Axion and hidden photon dark matter detection with multilayer optical haloscopes

TL;DR

This paper proposes a novel dielectric haloscope detector for axion and dark photon dark matter at infrared to ultraviolet frequencies, capable of exploring new parameter space in the 0.1-10 eV mass range.

Contribution

It introduces a new class of high-frequency dark matter detectors based on periodic photonic materials, expanding detection capabilities beyond microwave resonators.

Findings

Potential to probe significant new parameter space for dark matter

Feasible experimental techniques for high-frequency detection

Enhanced conversion efficiency in periodic photonic structures

Abstract

A well-motivated class of dark matter candidates, including axions and dark photons, takes the form of coherent oscillations of a light bosonic field.
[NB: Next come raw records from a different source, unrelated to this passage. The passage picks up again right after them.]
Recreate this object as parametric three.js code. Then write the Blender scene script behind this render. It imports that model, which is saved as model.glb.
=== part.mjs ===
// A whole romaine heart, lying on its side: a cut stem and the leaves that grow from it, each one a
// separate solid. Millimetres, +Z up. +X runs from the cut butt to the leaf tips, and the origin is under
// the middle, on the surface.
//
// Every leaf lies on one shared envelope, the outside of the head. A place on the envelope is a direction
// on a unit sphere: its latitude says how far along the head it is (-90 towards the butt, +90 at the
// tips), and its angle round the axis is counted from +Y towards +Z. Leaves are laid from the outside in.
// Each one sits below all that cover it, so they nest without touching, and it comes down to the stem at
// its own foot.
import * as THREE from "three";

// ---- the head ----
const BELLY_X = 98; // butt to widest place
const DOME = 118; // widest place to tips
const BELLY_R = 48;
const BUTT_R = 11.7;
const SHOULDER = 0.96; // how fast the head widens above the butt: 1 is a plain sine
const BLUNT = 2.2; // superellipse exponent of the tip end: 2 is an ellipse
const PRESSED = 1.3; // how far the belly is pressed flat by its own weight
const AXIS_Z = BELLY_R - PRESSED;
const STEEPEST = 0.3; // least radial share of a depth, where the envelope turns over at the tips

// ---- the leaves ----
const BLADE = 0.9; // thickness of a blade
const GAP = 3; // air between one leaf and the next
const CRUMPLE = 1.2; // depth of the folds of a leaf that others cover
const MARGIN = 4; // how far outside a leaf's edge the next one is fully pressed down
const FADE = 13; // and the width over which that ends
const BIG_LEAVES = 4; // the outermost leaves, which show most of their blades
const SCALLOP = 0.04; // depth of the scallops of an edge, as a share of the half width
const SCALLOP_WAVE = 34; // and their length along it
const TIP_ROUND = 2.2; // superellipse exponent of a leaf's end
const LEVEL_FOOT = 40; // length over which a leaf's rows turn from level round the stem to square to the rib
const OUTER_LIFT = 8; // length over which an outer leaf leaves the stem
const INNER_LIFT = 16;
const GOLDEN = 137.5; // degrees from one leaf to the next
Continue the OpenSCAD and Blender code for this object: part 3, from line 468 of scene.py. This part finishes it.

If the dark matter couples to Standard Model states, it may be possible to detect it via absorptions in a laboratory target. Current experiments of this kind include cavity-based resonators that convert bosonic dark matter to electromagnetic fields, operating at microwave frequencies. We propose a new class of detectors at higher frequencies, from the infrared through the ultraviolet, based on the dielectric haloscope concept. In periodic photonic materials, bosonic dark matter can efficiently convert to detectable single photons. With feasible experimental techniques, these detectors can probe significant new parameter space for axion and dark photon dark matter in the 0.1-10 eV mass range.